The capital improvement wrought since I was here before is the canal to Oxford, Coventry, Wolverhampton, &c.; the port, as it may be called, or double canal head in the town crowded with coal barges is a noble spectacle, with that prodigious animation, which the immense trade of this place could alone give. I looked around me with amazement at the change effected in twelve years; so great that this place may now probably be reckoned, with justice, the first manufacturing town in the world. From this port and these quays you may now go by water to Hull, Liverpool, Bristol, Oxford (130 miles) and London. The cut was opened through the coal mines to Wolverhampton in 1769. In 1783, into the new mines of Wednesbury, and to the junction with the Coventry canal, at Faseley, near Tamworth. From Birmingham to the Staffordshire canal is 22 miles, and to Faseley 15. In the 22 miles from hence to Wolverhampton only three locks; but down to Faseley there are 44 locks; not one rivulet to supply water, and only 30 acres of reservoirs, the water coming out of the earth. At Ocher hills they have a powerful steam engine for throwing back the waste water: and in the whole extent one that cost £4,000; another of £3,000; another of £2,500, another of £1,200; and yet another building that will cost £3,500. The first-mentioned works at the charge of £200 for six months. The old and new cuts were executed at the expense of about £250,000; one mile where it is open to the depth of 44 feet £30,000 for sinking only 18 feet lower than the original level. There arc 13 locks between the port and Deritan, 8 feet 2 inches wide, and the boats 7 feet; to pass the 13 takes only two hours. Coals, before these canals were made, were 6d per cwt. at Birmingham, now 4 and 1/2d. The consumption is about 200,000 tons a year, which exhausts about 20 or 22 acres; it employs 40 boats, each 20 tons a day for the six summer months, besides 15 to 20 boats to Oxford, a new supply since the new cut. In the Wednesbury mines the coal is 10 yards thick, and in some even to 12 and 14, a thing elsewhere almost unheard of: a cubical yard they reckon a ton. Shares in the navigation, which were at first done at 140 per cent are now at 1040. 1 was assured that shares in the Aire and Calder navigation are yet higher, even 100 per cent per ann.
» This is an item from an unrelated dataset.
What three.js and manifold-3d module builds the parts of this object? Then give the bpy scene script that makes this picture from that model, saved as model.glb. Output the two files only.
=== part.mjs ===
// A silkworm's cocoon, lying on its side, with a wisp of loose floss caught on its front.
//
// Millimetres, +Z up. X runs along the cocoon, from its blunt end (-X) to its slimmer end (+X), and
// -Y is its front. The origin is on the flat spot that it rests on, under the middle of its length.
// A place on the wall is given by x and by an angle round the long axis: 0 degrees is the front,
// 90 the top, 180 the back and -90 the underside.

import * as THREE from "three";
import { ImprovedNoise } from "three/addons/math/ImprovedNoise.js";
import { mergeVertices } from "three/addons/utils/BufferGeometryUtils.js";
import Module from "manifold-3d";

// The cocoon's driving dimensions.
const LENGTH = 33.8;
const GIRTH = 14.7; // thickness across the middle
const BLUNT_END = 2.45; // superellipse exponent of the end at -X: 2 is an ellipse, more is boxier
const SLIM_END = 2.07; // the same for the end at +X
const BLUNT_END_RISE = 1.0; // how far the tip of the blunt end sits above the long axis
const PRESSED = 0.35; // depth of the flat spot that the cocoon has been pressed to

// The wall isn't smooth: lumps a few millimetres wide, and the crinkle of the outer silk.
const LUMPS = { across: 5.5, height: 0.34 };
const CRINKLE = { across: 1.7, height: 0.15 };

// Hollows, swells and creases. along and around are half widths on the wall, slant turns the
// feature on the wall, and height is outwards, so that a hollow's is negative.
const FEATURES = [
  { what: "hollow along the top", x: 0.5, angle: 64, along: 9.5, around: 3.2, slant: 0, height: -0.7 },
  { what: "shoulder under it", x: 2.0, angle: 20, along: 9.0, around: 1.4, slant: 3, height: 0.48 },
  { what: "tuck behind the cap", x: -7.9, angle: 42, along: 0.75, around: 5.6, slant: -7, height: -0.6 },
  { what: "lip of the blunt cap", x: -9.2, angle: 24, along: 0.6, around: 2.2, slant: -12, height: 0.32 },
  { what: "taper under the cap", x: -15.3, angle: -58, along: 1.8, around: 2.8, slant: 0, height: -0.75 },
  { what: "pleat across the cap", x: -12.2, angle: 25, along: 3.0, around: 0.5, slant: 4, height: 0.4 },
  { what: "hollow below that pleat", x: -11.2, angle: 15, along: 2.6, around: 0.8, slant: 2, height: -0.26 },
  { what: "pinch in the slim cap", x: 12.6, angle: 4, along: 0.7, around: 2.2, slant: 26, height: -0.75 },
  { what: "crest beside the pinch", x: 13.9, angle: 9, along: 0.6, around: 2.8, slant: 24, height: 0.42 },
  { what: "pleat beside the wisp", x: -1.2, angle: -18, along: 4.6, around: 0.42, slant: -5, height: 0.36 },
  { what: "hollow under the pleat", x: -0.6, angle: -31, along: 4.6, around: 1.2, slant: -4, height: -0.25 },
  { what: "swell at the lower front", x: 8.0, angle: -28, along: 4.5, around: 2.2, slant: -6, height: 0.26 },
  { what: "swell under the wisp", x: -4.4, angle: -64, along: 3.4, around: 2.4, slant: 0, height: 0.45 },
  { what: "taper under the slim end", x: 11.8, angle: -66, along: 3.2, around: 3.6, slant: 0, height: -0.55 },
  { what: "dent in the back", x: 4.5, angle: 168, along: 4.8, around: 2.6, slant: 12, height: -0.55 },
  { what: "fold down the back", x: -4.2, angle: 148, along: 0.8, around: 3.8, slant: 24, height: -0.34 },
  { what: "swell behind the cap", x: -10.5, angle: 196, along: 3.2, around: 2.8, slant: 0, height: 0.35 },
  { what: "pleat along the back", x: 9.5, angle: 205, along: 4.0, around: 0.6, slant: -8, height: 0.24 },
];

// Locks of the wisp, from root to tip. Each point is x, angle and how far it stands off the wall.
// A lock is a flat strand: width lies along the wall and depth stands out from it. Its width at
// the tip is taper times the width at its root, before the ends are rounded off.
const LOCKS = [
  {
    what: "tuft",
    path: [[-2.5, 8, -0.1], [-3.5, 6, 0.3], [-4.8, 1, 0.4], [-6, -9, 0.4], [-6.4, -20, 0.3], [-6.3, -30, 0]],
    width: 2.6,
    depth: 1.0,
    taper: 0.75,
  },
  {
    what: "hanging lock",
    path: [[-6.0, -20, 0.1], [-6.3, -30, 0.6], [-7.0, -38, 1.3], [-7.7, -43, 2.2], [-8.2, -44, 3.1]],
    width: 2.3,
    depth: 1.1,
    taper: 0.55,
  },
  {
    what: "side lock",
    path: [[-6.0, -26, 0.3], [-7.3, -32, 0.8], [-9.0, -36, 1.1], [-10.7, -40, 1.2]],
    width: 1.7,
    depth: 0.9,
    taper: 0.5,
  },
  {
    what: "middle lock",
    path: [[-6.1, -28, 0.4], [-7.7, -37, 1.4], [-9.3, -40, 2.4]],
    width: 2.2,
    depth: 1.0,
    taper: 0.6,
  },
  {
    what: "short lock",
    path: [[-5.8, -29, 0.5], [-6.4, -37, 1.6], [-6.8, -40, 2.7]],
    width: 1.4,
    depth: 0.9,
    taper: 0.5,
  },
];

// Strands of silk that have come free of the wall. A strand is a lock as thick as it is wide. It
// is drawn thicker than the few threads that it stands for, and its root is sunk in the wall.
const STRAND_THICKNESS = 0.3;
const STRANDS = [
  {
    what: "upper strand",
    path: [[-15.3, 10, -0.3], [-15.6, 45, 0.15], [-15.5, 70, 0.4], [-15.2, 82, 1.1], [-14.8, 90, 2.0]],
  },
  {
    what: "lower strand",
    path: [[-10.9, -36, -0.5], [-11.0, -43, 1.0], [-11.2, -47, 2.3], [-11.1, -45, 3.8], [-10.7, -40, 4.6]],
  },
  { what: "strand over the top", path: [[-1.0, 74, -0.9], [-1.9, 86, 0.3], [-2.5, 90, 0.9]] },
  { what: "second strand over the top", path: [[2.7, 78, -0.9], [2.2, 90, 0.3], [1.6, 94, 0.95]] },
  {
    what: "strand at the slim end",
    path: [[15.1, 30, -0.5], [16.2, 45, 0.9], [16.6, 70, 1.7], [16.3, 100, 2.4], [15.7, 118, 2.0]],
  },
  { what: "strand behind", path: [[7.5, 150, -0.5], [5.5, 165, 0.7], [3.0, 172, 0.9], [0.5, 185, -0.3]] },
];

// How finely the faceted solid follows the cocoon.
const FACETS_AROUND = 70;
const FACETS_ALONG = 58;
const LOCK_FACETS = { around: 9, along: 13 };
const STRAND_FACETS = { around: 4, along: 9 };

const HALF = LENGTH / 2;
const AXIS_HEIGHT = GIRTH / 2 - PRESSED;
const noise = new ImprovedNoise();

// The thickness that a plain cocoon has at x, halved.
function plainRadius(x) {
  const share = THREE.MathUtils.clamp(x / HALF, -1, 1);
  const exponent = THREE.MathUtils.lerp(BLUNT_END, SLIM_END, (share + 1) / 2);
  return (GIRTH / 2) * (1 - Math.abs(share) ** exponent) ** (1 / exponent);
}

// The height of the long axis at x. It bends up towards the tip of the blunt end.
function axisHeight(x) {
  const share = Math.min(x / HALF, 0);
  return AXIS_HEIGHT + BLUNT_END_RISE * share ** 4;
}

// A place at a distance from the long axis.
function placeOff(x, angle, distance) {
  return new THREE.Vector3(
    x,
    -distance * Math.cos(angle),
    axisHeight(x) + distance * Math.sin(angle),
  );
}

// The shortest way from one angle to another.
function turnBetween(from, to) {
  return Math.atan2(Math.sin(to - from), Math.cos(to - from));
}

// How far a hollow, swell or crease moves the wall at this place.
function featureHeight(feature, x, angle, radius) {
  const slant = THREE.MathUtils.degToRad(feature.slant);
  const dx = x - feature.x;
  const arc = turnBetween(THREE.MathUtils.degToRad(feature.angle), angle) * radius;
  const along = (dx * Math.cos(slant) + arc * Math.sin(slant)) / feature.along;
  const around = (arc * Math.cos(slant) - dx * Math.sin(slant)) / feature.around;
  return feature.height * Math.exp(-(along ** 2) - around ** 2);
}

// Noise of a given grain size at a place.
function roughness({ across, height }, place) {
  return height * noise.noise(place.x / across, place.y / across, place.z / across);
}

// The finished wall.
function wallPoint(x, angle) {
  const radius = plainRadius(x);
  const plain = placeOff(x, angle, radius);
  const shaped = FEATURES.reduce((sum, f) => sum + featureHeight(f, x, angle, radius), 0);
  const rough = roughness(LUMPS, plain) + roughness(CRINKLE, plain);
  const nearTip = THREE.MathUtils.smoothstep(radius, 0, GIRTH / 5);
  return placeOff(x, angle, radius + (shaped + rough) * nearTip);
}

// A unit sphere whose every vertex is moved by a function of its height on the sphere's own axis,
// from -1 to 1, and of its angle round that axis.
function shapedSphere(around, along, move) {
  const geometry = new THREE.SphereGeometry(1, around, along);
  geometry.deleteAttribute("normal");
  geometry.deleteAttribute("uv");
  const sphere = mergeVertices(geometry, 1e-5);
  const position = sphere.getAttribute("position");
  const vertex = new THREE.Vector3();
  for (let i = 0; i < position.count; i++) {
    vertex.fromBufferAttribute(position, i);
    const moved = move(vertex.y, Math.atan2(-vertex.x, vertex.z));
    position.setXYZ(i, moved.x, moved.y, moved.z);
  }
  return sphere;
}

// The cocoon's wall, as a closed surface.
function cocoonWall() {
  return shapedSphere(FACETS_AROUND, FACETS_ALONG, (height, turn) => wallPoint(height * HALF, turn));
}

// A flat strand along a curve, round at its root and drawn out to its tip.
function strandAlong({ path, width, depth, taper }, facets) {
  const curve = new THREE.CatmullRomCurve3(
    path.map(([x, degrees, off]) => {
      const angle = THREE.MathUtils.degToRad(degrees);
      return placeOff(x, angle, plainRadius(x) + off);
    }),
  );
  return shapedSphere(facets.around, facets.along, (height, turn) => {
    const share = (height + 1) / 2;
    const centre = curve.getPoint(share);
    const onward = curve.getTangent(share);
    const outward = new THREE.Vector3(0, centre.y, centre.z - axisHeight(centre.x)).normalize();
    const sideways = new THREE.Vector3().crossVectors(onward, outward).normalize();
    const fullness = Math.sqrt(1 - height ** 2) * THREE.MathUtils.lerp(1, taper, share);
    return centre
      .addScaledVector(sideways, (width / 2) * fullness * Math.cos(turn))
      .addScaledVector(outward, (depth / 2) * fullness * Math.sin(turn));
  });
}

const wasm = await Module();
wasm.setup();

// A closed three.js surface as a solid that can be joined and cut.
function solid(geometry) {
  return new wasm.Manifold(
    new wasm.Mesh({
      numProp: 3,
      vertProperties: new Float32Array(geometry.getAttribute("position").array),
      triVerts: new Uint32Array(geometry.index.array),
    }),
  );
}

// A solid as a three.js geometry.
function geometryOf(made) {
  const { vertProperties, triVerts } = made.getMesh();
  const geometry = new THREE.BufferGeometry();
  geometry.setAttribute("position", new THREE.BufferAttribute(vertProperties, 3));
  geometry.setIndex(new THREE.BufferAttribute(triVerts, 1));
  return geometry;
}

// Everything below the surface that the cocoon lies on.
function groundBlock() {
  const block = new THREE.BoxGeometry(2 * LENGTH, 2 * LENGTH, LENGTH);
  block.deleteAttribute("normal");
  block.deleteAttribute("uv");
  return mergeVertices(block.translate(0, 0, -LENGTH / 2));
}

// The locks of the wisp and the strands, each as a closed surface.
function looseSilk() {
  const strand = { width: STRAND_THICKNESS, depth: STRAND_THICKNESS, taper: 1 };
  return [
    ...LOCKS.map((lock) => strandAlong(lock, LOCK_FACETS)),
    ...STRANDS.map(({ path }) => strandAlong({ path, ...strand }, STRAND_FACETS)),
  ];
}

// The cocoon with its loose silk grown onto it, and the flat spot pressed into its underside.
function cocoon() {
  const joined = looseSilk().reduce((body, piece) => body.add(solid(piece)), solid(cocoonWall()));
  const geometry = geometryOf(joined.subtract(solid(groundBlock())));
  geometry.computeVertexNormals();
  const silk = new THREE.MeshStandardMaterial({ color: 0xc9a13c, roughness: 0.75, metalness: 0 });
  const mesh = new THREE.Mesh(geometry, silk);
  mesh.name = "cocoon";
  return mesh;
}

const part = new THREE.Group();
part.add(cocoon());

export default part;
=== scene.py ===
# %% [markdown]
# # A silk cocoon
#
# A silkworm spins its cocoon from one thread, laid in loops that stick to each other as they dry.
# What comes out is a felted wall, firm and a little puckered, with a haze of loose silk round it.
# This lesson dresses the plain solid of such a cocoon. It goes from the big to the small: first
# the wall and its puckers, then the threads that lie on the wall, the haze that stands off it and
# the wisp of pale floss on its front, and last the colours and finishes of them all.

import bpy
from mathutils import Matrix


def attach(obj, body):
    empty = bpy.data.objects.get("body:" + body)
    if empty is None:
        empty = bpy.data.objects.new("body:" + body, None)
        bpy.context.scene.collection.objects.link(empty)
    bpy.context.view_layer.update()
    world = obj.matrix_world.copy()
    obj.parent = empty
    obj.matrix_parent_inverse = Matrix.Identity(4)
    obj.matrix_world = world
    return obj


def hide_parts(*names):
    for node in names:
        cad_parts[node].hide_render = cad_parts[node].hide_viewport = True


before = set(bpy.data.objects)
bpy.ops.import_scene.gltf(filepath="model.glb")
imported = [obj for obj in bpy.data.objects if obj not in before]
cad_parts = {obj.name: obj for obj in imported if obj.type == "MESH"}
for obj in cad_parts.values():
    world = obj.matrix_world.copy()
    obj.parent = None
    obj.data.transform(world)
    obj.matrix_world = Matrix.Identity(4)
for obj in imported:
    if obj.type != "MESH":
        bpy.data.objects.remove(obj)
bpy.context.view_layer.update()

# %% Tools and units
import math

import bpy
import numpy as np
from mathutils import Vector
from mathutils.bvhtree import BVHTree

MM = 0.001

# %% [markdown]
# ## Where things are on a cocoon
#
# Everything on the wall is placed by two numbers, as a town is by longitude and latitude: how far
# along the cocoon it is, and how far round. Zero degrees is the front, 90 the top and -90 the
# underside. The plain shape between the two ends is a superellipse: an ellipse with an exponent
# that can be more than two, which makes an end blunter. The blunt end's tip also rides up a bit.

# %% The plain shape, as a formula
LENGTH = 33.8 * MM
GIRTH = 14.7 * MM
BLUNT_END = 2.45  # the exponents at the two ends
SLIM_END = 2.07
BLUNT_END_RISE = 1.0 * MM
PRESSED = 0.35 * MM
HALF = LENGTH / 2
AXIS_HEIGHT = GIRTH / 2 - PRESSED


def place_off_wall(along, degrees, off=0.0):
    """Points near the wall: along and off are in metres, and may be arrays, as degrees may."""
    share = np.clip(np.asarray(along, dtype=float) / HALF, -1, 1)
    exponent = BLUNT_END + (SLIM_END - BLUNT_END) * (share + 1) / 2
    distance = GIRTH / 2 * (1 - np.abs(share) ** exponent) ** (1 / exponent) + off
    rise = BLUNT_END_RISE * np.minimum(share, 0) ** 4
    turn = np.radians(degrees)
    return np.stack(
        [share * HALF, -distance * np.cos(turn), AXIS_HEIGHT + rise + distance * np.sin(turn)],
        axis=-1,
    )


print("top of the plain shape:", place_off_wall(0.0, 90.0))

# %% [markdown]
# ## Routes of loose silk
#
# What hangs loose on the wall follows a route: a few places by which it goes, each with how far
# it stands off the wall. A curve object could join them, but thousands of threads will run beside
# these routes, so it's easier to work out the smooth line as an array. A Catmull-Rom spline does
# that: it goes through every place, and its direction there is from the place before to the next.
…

These immense works, which wear so animated a face of business, correspond well with the prodigious increase of the town, which I viewed to good advantage from the top of the new church of St. Paul: it is now a very great city indeed; and it was abundantly curious to have it pointed out to me the parts added since I was here. They form the greatest part of the town, and carry in their countenance undoubted marks of their modern date. In 1768 the population was under 30,000; now the common calculation is 70,000, but more accurate calculation extend it to 80,000, which I am told is the number assigned by Dr. Priestley. In the last 10 years above 4,000 new houses have been built: and the increase is at present going on much more rapidly, for I was told that the number this year is not less than 700.
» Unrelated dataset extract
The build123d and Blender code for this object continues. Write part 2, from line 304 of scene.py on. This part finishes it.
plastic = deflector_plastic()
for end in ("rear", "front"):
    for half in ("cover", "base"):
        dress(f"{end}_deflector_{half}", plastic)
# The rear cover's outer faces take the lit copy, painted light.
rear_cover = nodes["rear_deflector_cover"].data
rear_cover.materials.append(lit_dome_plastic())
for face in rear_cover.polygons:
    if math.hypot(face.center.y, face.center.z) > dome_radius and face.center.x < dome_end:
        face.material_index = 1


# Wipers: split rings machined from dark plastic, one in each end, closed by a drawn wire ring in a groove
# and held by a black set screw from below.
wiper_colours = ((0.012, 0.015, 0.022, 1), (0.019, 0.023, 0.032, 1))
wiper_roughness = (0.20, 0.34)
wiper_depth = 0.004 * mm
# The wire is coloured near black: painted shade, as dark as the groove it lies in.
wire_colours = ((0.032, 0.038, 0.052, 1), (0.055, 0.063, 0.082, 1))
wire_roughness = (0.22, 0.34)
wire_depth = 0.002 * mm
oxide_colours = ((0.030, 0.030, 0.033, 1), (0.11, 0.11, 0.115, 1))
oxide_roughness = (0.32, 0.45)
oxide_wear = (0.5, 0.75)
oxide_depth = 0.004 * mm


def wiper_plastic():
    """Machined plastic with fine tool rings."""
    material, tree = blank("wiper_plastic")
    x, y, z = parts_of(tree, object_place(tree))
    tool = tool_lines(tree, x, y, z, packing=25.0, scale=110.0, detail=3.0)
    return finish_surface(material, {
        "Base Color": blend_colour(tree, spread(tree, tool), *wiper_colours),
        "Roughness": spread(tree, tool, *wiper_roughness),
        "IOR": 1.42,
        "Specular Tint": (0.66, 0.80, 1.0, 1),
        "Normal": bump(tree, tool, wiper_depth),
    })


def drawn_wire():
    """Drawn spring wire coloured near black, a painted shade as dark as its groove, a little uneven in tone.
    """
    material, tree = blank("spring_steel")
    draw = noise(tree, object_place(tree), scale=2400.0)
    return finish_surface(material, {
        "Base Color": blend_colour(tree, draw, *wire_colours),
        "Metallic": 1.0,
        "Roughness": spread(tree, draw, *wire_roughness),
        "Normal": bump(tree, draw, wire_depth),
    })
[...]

The earnings of the workmen in the manufacture are various, but in general very high: a boy of 10 or 12 years, 2s. 6d. to 3s. a week; a woman from 4s. to 10s. a week, average about 6s.; men from 10s. to 25s. a week, and some much higher; colliers earn yet more. These are immense wages, when it is considered that the whole family is sure of constant steady employment; indeed they are so great that I am inclined to think labour higher at Birmingham than in any other place in Europe: a most curious circumstance for the politician to reflect on, and which shews of how little effect to manufactures is cheap labour, for here is the most flourishing fabric that was perhaps ever known, paying the highest rates of labour. Such an instance ought to correct those common notions that have been retailed from hand to hand a thousand times, that cheap provisions are necessary for the good of manufactures, because cheap provisions suppose cheap labour, which is a combination founded in ignorance and error. Provisions at Birmingham are at the same rate as everywhere else in England, for it is remarkable that the level of price at present is very general, except the division of the east and west of the kingdom for corn; but while Birmingham and Norwich eat their provisions at nearly the same price (with allowance that the former is much the more quick, ready and active market) the price of labour is at least 150 per cent higher in one of those places than the other.